As always, most of this blog post consists of OMAFs [Out Of My A$$ Facts] so feel free to jump in if you have actual information.

Comments

I do intend on reading this a bit later. Looks juicy and full of great info!
Jamie D. said…
I wouldn't spend that much to self-publish...nor did I. Not that I have anything against those who do or would - I think everyone needs to decide how much money to spend on the outset based on what they're likely to get back (ie, an informed business decision). Based on my research, and my watching what others have done, I assumed that no matter how much money I threw at my first publication, it was not going to sell well just based on the law of averages. At least not until I built up a healthy backlist. So throwing a ton of money into it would have been folly at this point (and that's been proved correct by my sales thus far).

I do think that social networking gives us the opportunity to connect with people and get top-notch services for a fraction of the cost. My cover art is done by a professional graphic design artist...but costs me next to nothing because the artist is a friend (who I insist on paying for her work). My editing is done by people with editorial experience who are just starting out, or who just do it on the side - and I don't pay nearly full price for that either, but I'm convinced the quality is professional (or so say people who have read my work). So I think it's entirely possible to get top-notch work for far less than the "going rate"...that's not why I hang out in social media circles, but it's a nice perk.

I do think a professional cover and editing are the most important things a writer should focus on when self-publishing - because in my opinion, the cover has a huge part in selling the book, and the editing (ie, ensuring the writing is good/readable/transparent) is what keeps readers coming back.
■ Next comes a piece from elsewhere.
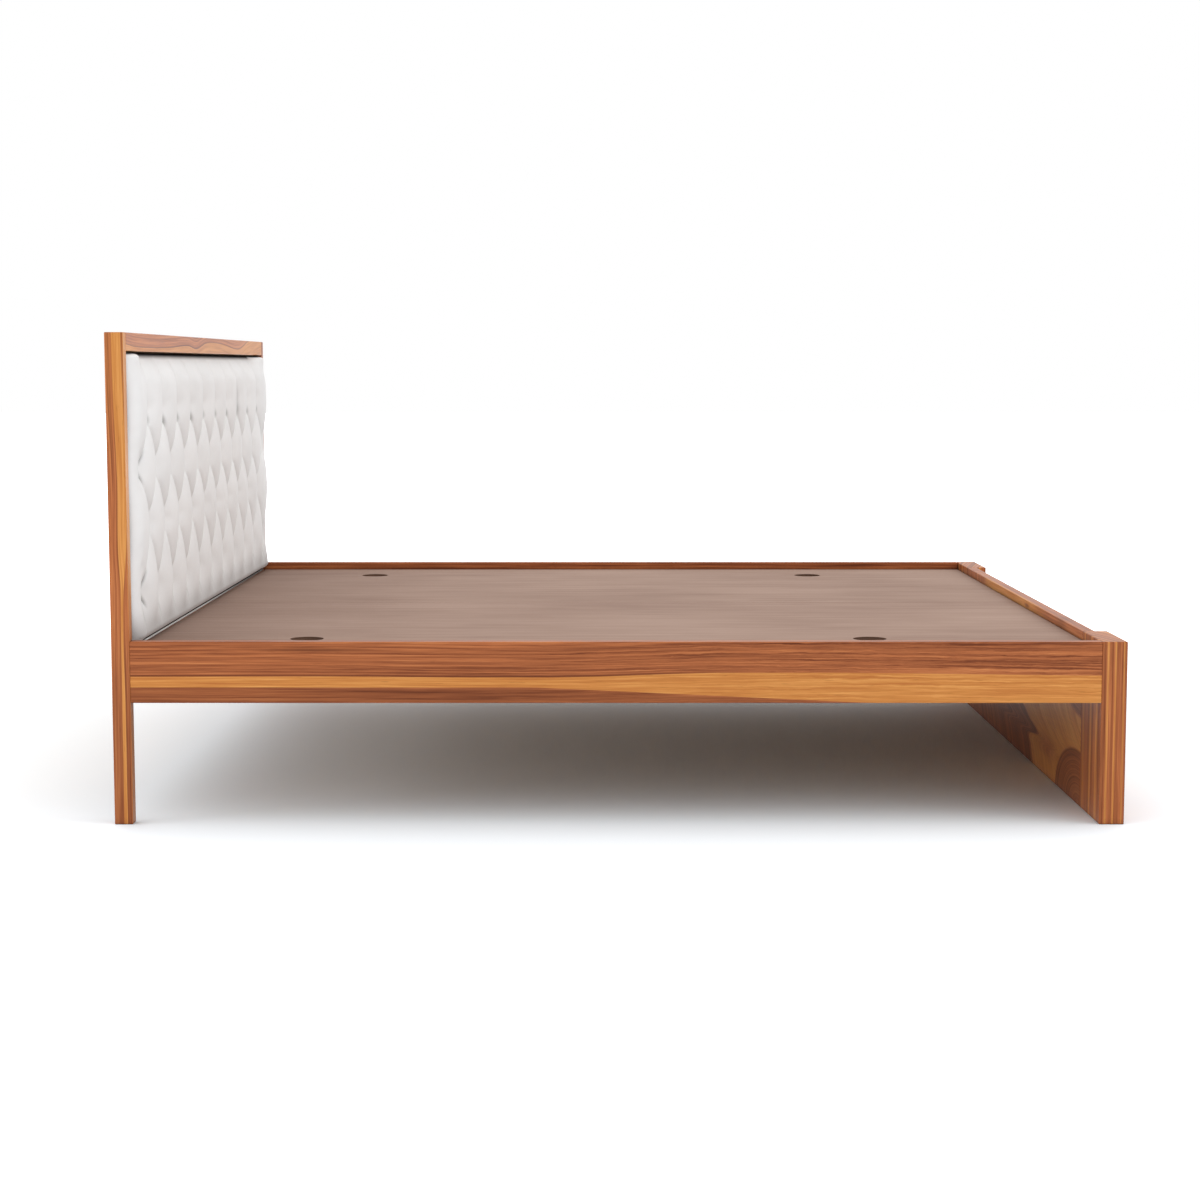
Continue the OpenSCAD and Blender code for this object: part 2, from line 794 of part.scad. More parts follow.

Just my opinions, of course. :-)
Jamie D. said…
Oh, and could you let me know when that iBrain is out? I could really use one of those... ;-)
REALLY great post, Tara! A writer can invest as much or as little as they want into their self-published book - and the results will most likely reflect what they put into it. I put in WHAT I COULD AFFORD, and I could hardly afford that! BUT I've almost made it all back in 6 weeks and my husband is thrilled that I'm happy and that the book is getting attention. The fact that people are paying me money to read my work - well, that's just very awesome.

I'm very good with Jamie (up above in the comments) and we are constantly sharing our stats with each other. We're professionals and we don't let those things get in the way of friendship or our work. I respect Jamie and you and many, many other self-published authors who are going out there and doing things smart instead of spreading around negativity and complaining about self-publishing models and businesses. It's sad when everything turns away from the actual writing and why we're doing this in the first place.

Okay, rambling done. :)
I meant "very good friends with Jamie." I type too fast.
Tara Maya said…
Thanks, Jamie, that's helpful. And yeah, if the iBrain comes out, you'll know, because suddenly my writing will be just as awesome as I imagine it to be.

@ at Michelle. "What I can afford" is pretty much what I have in mind for my budget as well, Michelle.